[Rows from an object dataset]
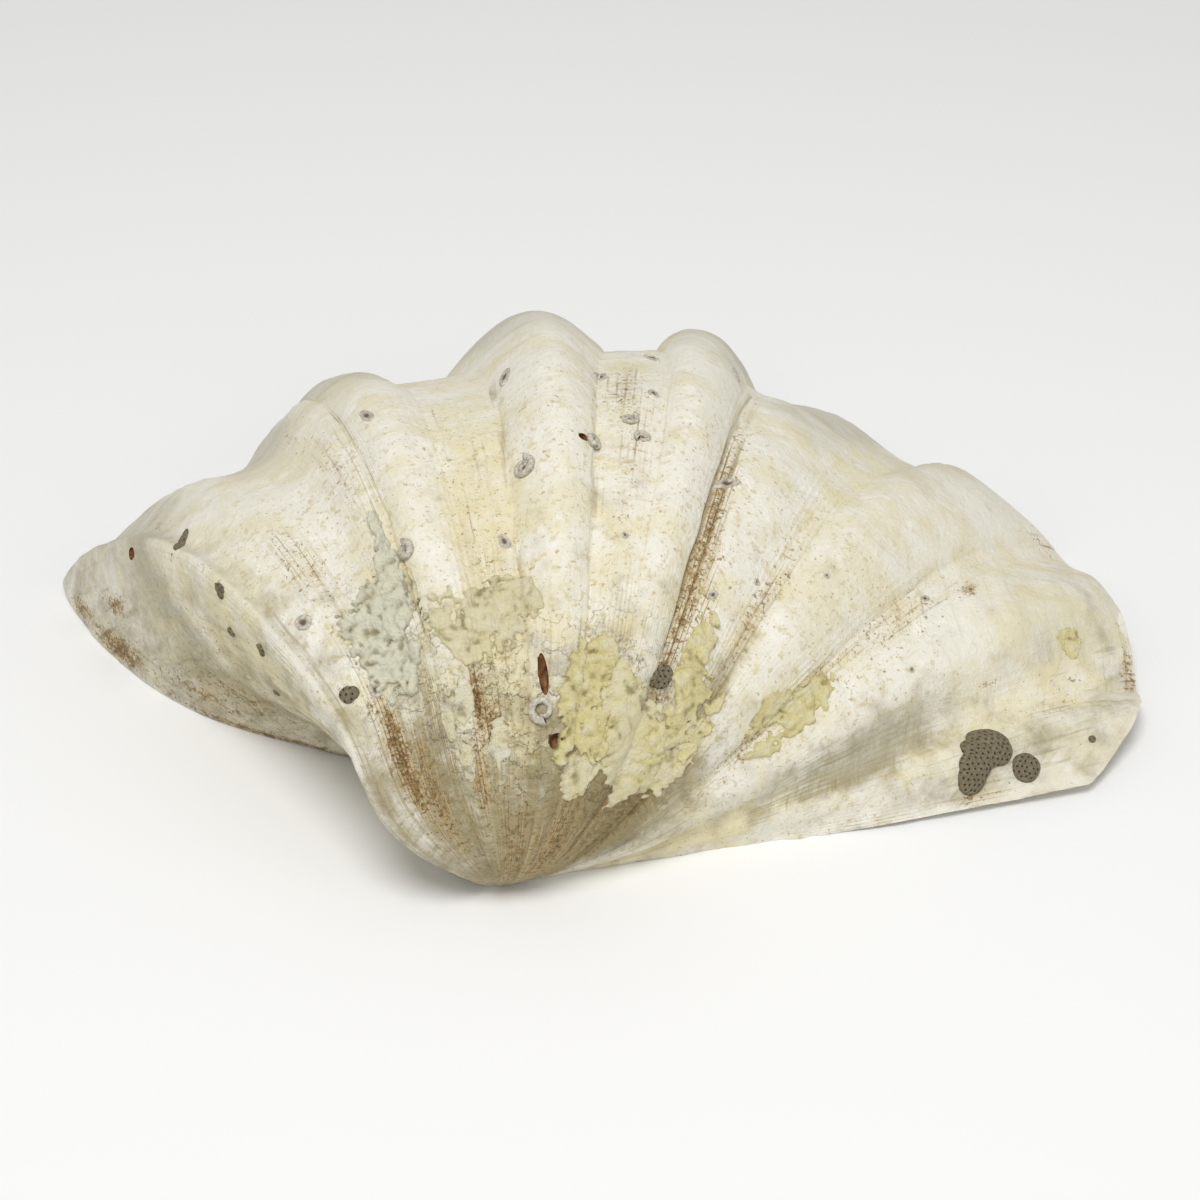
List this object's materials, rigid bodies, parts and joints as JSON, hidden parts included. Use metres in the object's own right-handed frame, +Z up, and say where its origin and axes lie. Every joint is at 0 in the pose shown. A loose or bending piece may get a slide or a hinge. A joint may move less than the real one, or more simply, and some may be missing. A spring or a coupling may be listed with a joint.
{
  "type": "giant clam shell",
  "caption": "Single fluted valve of a giant clam, lying hollow side down, with corals, worm tubes and limy crusts grown on its weathered back.",
  "frame": {"origin": "the middle of the box's base, on the surface that the valve rests on", "axes": "+X along the hinge line from the umbo to the rear end, +Y from the hinge to the scalloped margin, +Z up through the back of the valve"},
  "size_m": [0.6188, 0.4594, 0.1899],
  "materials": {
    "shell": "chalky, weathered, stained brown in the grooves",
    "coral": "rough, pitted with small cups",
    "worm_tube": "dull, wrinkled",
    "crust": "lumpy, flaking"
  },
  "bodies": {
    "root": {"shell_valve": "shell", "kidney_coral": "coral", "round_coral": "coral", "middle_coral": "coral", "keel_coral": "coral", "worm_coil_crest": "worm_tube", "worm_coil_dip": "worm_tube", "worm_coil_front": "worm_tube", "worm_coil_low": "worm_tube", "worm_pair_near": "worm_tube", "worm_pair_far": "worm_tube", "front_crust": "crust", "upper_crust": "crust", "lower_crust": "crust"}
  },
  "joints": []
}
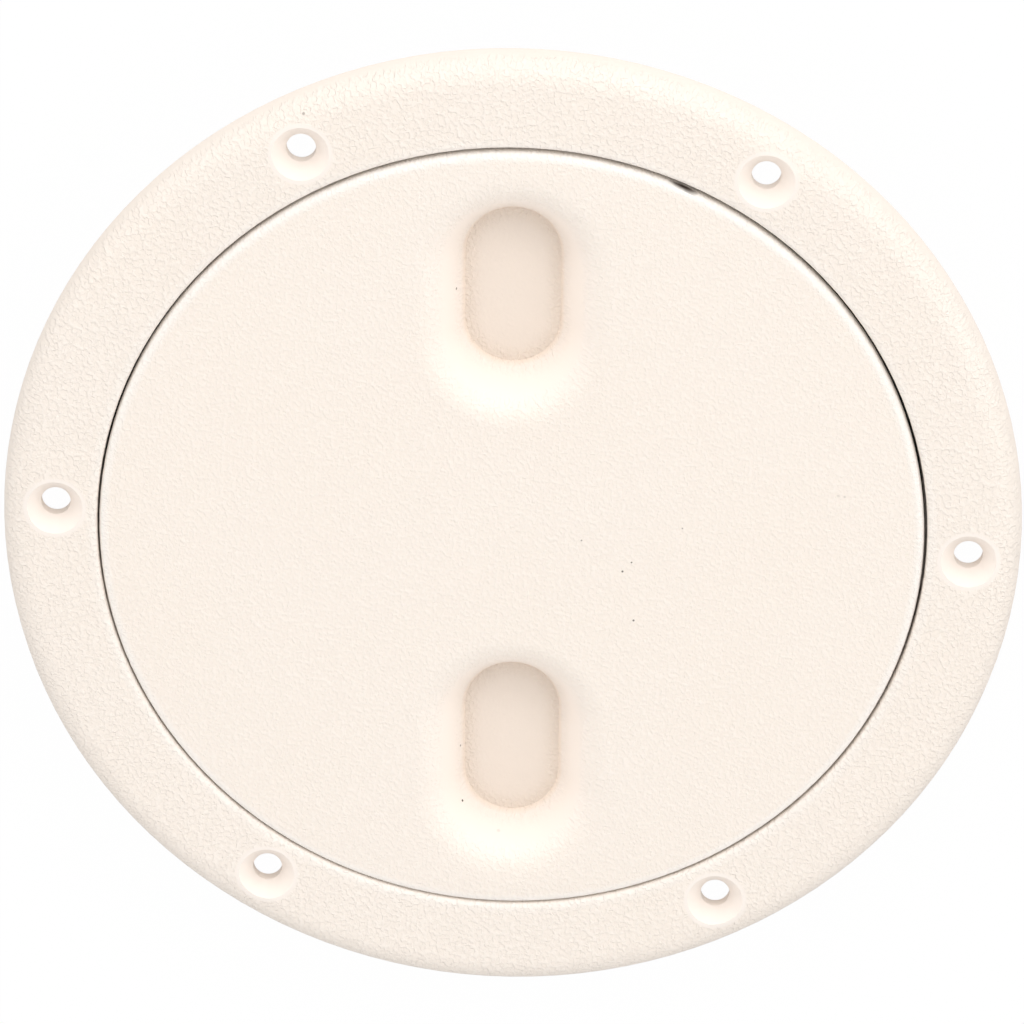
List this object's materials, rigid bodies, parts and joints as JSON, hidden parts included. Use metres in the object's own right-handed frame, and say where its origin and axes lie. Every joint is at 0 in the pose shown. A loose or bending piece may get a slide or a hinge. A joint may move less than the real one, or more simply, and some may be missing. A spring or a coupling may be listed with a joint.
{
  "type": "deck inspection plate",
  "caption": "Round screw-out deck inspection plate: countersunk mounting ring, flush lid with obround finger pockets, coarse thread and square-cut O-ring seal.",
  "frame": {"origin": "centre of the screw circle on the flange's underside, which is the deck surface", "axes": "+Z out of the deck along the plate's axis, +X through a screw hole, +Y near the line of the two finger pockets, which the closed lid holds 2.9 degrees past it"},
  "size_m": [0.2032, 0.2032, 0.026],
  "materials": {
    "ring_abs": "satin",
    "lid_abs": "satin",
    "seal_rubber": "matte"
  },
  "bodies": {
    "frame": {"mounting_ring": "ring_abs"},
    "seal": {"o_ring": "seal_rubber"},
    "lid": {"screw_lid": "lid_abs"}
  },
  "joints": [
    {"name": "lid_rise", "type": "slide", "parent": "frame", "child": "seal", "axis": [0, 0, 1], "range_m": [0, 0.012]},
    {"name": "lid_turn", "type": "hinge", "parent": "seal", "child": "lid", "pos_m": [-0.0001, -0.0003, 0], "axis": [0, 0, 1], "range_deg": [0, 720]}
  ],
  "couplings": [
    {"joint": "lid_rise", "follows": "lid_turn", "m_per_rad": 0.00095492}
  ]
}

Description of the task: Your task is to print the whole listing again exactly.

Task output:
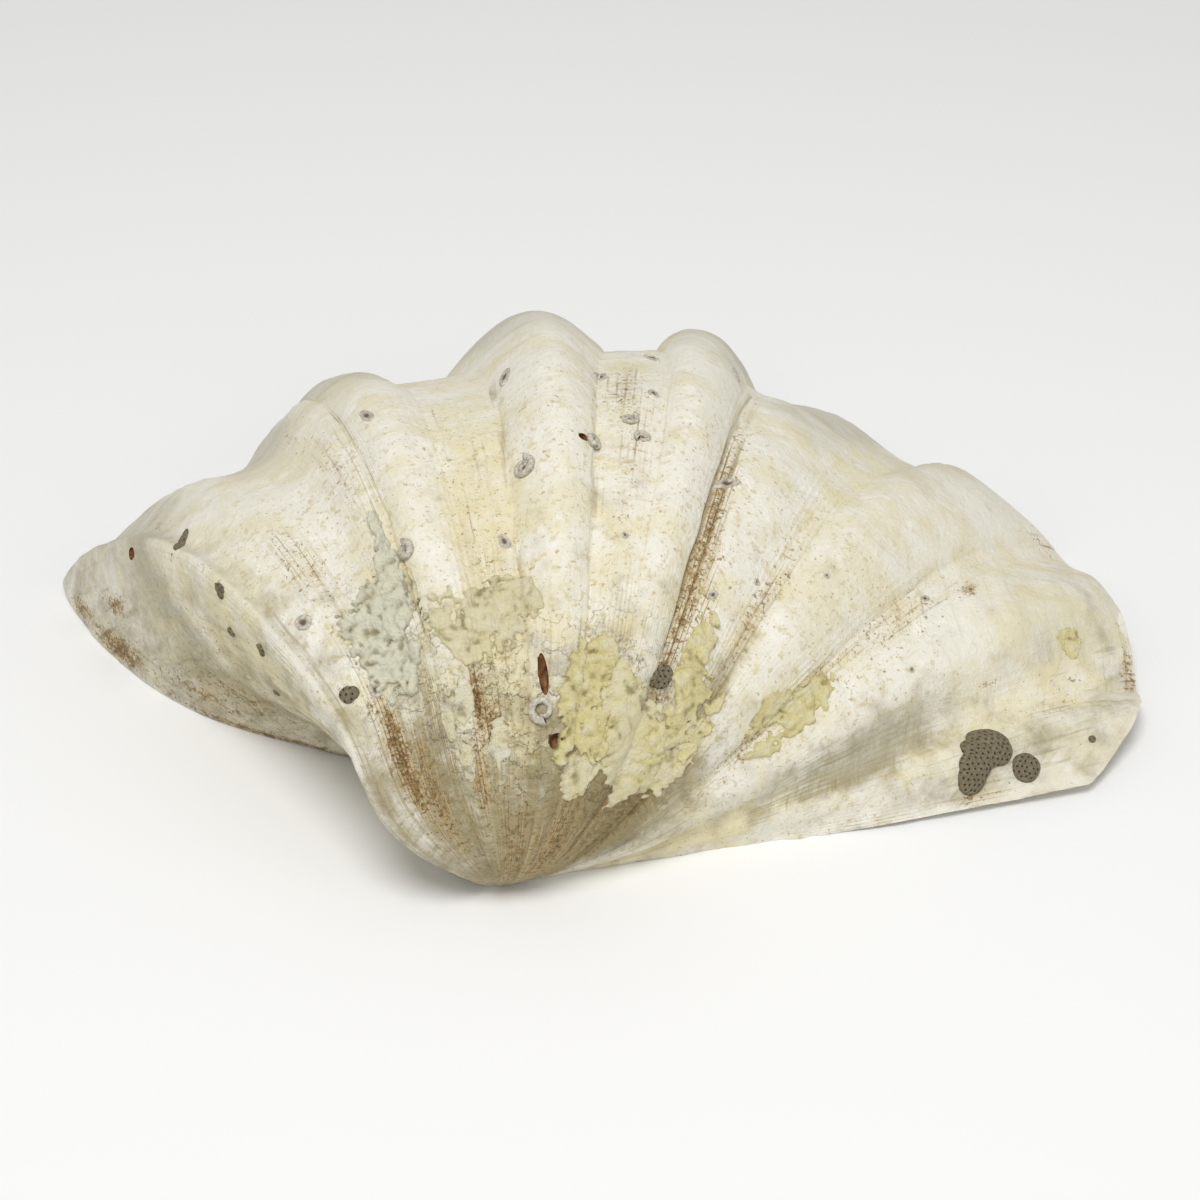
List this object's materials, rigid bodies, parts and joints as JSON, hidden parts included. Use metres in the object's own right-handed frame, +Z up, and say where its origin and axes lie. Every joint is at 0 in the pose shown. A loose or bending piece may get a slide or a hinge. A joint may move less than the real one, or more simply, and some may be missing. A spring or a coupling may be listed with a joint.
{
  "type": "giant clam shell",
  "caption": "Single fluted valve of a giant clam, lying hollow side down, with corals, worm tubes and limy crusts grown on its weathered back.",
  "frame": {"origin": "the middle of the box's base, on the surface that the valve rests on", "axes": "+X along the hinge line from the umbo to the rear end, +Y from the hinge to the scalloped margin, +Z up through the back of the valve"},
  "size_m": [0.6188, 0.4594, 0.1899],
  "materials": {
    "shell": "chalky, weathered, stained brown in the grooves",
    "coral": "rough, pitted with small cups",
    "worm_tube": "dull, wrinkled",
    "crust": "lumpy, flaking"
  },
  "bodies": {
    "root": {"shell_valve": "shell", "kidney_coral": "coral", "round_coral": "coral", "middle_coral": "coral", "keel_coral": "coral", "worm_coil_crest": "worm_tube", "worm_coil_dip": "worm_tube", "worm_coil_front": "worm_tube", "worm_coil_low": "worm_tube", "worm_pair_near": "worm_tube", "worm_pair_far": "worm_tube", "front_crust": "crust", "upper_crust": "crust", "lower_crust": "crust"}
  },
  "joints": []
}
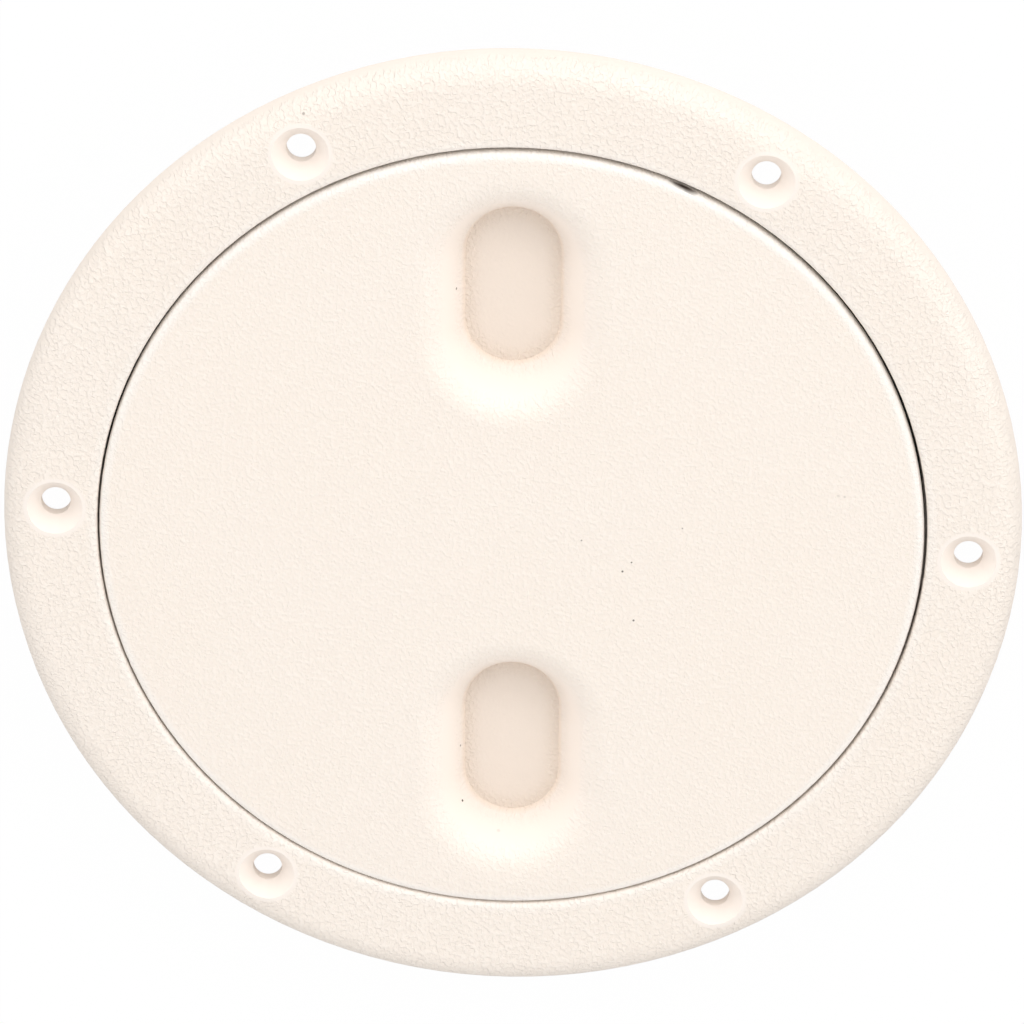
List this object's materials, rigid bodies, parts and joints as JSON, hidden parts included. Use metres in the object's own right-handed frame, and say where its origin and axes lie. Every joint is at 0 in the pose shown. A loose or bending piece may get a slide or a hinge. A joint may move less than the real one, or more simply, and some may be missing. A spring or a coupling may be listed with a joint.
{
  "type": "deck inspection plate",
  "caption": "Round screw-out deck inspection plate: countersunk mounting ring, flush lid with obround finger pockets, coarse thread and square-cut O-ring seal.",
  "frame": {"origin": "centre of the screw circle on the flange's underside, which is the deck surface", "axes": "+Z out of the deck along the plate's axis, +X through a screw hole, +Y near the line of the two finger pockets, which the closed lid holds 2.9 degrees past it"},
  "size_m": [0.2032, 0.2032, 0.026],
  "materials": {
    "ring_abs": "satin",
    "lid_abs": "satin",
    "seal_rubber": "matte"
  },
  "bodies": {
    "frame": {"mounting_ring": "ring_abs"},
    "seal": {"o_ring": "seal_rubber"},
    "lid": {"screw_lid": "lid_abs"}
  },
  "joints": [
    {"name": "lid_rise", "type": "slide", "parent": "frame", "child": "seal", "axis": [0, 0, 1], "range_m": [0, 0.012]},
    {"name": "lid_turn", "type": "hinge", "parent": "seal", "child": "lid", "pos_m": [-0.0001, -0.0003, 0], "axis": [0, 0, 1], "range_deg": [0, 720]}
  ],
  "couplings": [
    {"joint": "lid_rise", "follows": "lid_turn", "m_per_rad": 0.00095492}
  ]
}